The reason I was thinking about this question several years back was due to my Christian background. I grew up among Young-Earth Creationists who completely denied Evolution and, for the most part, even the scientifically accepted age of the earth. If the earth was not six thousand years old, then surely not much older than twenty thousand years or so. In my twenties, then, I actually read Darwin and other authors, and I came to reject my Young-Earth Creationism. And it was in this context that I had to rethink my conception of the Fall.

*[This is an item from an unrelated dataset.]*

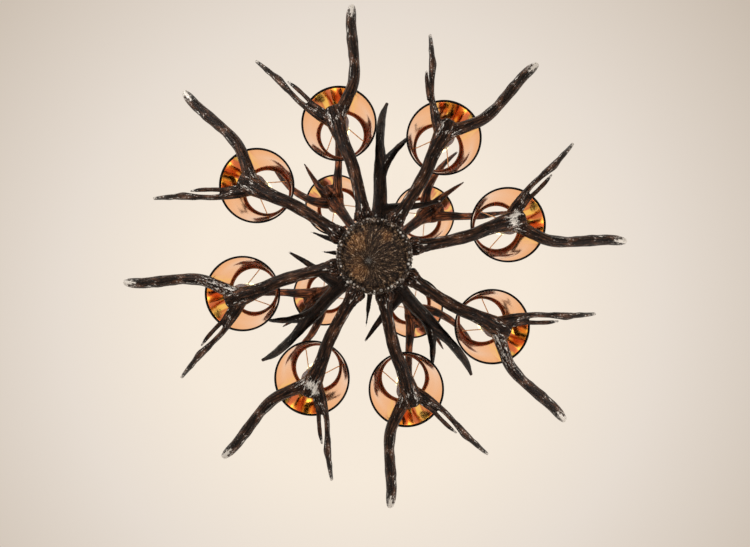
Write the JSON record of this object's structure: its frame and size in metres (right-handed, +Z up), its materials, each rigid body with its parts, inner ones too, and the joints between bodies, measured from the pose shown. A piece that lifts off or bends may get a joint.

Prior to then, I had shared what I take to be (as mentioned above) the Apostle Paul’s view: The earth was once literally perfect, free from pain and death and discord; the Fall brought imperfection; Jesus came to make the necessary sacrifice to satisfy God’s justice for our disobedience; and now we are waiting for Jesus’ return to once again turn this imperfect world into a place of perfection. But now that I came to believe in non-human animals having preceded the rise of homo sapiens sapiens by many million years, this concept no longer held water. Hence I asked myself: How does the Fall fit into that? What would perfection in this world mean? Is the idea of perfection in the sense of “no death, no pain, no discord” at all conceivable in a world remotely like ours?
The three posts about no pain, no discord, and no death were a little excerpt of my inner thoughts at that time. A young man waking up from the slumber of his naïve Creationism to wrestle with some questions about the real world. If anything seems immature in those posts, perhaps it can be excused on that account.